The issues themselves were mustered to highlight his experience as a leader, and the portrait of a dangerous and risky world was designed to tell you why you need it. It's a tune that's worked twice, in 2008 and 2011, and now, behind Liberal Leader Justin Trudeau in the polls, he's turning it up louder.

Mr. Harper's speech yesterday at Ottawa's convention centre, on the day Parliament resumed sitting was supposed to be about his fall agenda. What he made clear is that the agenda is campaigning for re-election – and to that end, he hinted at moving up the announcement of tax cuts to this fall, in an economic statement.

The overall frame he set out for next year's election was clear: the classic incumbent's case for voters to stay the course with steady leadership, and eschew the risky opponents who argue it's time for a change.

As he wound his way through dangers from terrorists abroad and criminals at home – and especially from those leaders of other parties who would waste hard-won budget surpluses – Mr. Harper delivered a paean to strong leadership in times of risk and uncertainty. He was, of course, speaking about himself.

He talked a lot about foreign policy, for example, not because differences in those policies will really move a lot of voters, but because it offers a chance to contrast an experienced incumbent with untried rivals.

For years, he said, "we were told" to ignore the erosion of rights in Vladimir Putin's Russia, because the Cold War was over. "Finally," Mr. Harper said, "the world is waking up." In other words, he'd seen the danger that others missed.

He pledged staunch support for Ukraine, opposition to Islamic State and ridiculed those who speak of its "root causes" as social "exclusion" – a knock at Liberal Leader Justin Trudeau, who, after the Boston Marathon bombings, said that the root causes should be looked into, to look at whether the bombers felt excluded.

If you want to take issue with it, you could note that Mr. Harper's government is supposed to be looking into the root causes of home-grown Canadian extremism, or that his policies on Russia haven't been much different, over the past nine years, from most other western nations. But that's beside his point about leadership, of course. He was telling Canadians he sees the dangers clearly, while his opponents have a muddied view. Being prime minister helps him reinforce the point: he's the one seen on the world stage, speaking forcefully about global crises.

There are other dangers closer to home that he highlighted, like crime, and there Mr. Harper promised more of the same tough-on-crime policies. But the big sell is leadership, and what it means to the economy.

He sold his government as one that steered the economy through global recession, and nursed the public finances back to health. And he described the danger embodied by his opponents: that they'll blow the hard-won surpluses, and decide to "raise taxes, or accumulate more debt, to funnel big envelopes of cash to interest groups."

It is a message that Mr. Harper's government plans to sell relentlessly. Last week they outlined a credit for small business on EI premiums. Mr. Harper said his government's fall economic update, usually an update on the public finances, will unveil new measures, presumably the tax cuts he promised in his speech.

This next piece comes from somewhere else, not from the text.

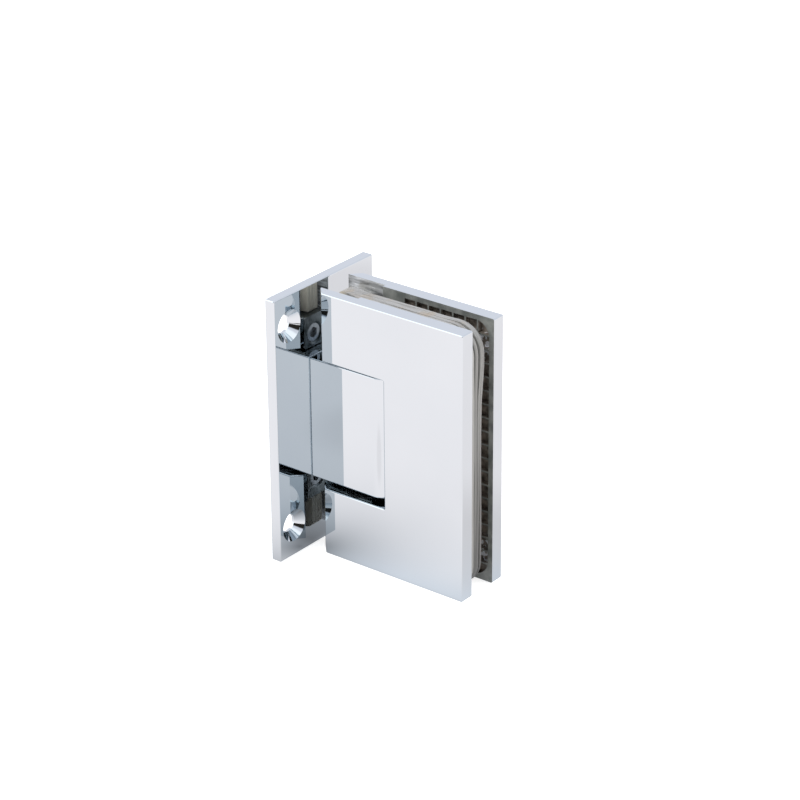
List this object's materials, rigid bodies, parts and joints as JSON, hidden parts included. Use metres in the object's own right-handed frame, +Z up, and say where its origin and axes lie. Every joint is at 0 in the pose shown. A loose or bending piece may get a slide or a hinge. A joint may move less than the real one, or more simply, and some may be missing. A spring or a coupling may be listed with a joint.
{
  "type": "glass door hinge",
  "caption": "Square wall-to-glass door hinge: wall plate with pivot block, and two clamp plates that grip a glass door and swing both ways.",
  "frame": {"origin": "centre of the wall plate's back face, which lies on the wall", "axes": "+X out of the wall into the door, +Z up along the pivot pin, -Y the front"},
  "size_m": [0.0649, 0.0486, 0.09],
  "materials": {
    "chrome": "mirror polished chrome plate",
    "gasket": "translucent soft plastic sheet",
    "screw_steel": "zinc plated steel",
    "pin_steel": "ground stainless steel",
    "spring_steel": "oiled spring wire",
    "follower_brass": "machined brass",
    "bush_nylon": "moulded black nylon"
  },
  "bodies": {
    "wall_side": {"wall_plate": "chrome", "pivot_block": "chrome", "block_screw_upper": "screw_steel", "block_screw_lower": "screw_steel", "pin_bush_upper": "bush_nylon", "pin_bush_lower": "bush_nylon", "follower_spring_upper": "spring_steel", "follower_spring_lower": "spring_steel"},
    "follower": {"cam_follower": "follower_brass"},
    "door_side": {"front_clamp_plate": "chrome", "rear_clamp_plate": "chrome", "pivot_pin": "pin_steel", "front_gasket_outer": "gasket", "front_gasket_inner": "gasket", "rear_gasket_inner": "gasket", "rear_gasket_outer": "gasket", "pin_set_screw_upper": "screw_steel", "pin_set_screw_lower": "screw_steel", "clamp_screw_upper": "screw_steel", "clamp_screw_lower": "screw_steel"}
  },
  "joints": [
    {"name": "door_pivot", "type": "hinge", "parent": "wall_side", "child": "door_side", "pos_m": [0.0195, 0, 0], "axis": [0, 0, 1], "range_deg": [-90, 90]},
    {"name": "follower_slide", "type": "slide", "parent": "wall_side", "child": "follower", "axis": [1, 0, 0], "range_m": [-0.0007, 0], "stiffness_N_per_m": 4000, "deforming": ["follower_spring_upper", "follower_spring_lower"]}
  ]
}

It will be repeated because the real clincher for the stranger danger message that Mr. Harper aims at his challengers: that he'd put money in your wallet, and NDP Leader Thomas Mulcair and Mr. Trudeau would take it away.

But a lot now rides on how Canadians see Mr. Harper's economic leadership a year from now. The job market has been soft in central Canada and those risks Mr. Harper sees already have a lot of people feeling vulnerable. His re-election strategy rests on convincing Canadians he alone can steer them past that, so they should resist the temptation for change.

The economy is what matters most to Canadians, and Mr. Harper will keep repeating the message that he's proven the safe manager. In next year's election, he'll face two rookies, and Mr. Trudeau, especially, lacks experience. But Mr. Harper will have been in power almost a decade, and he's right to think the election will be about him.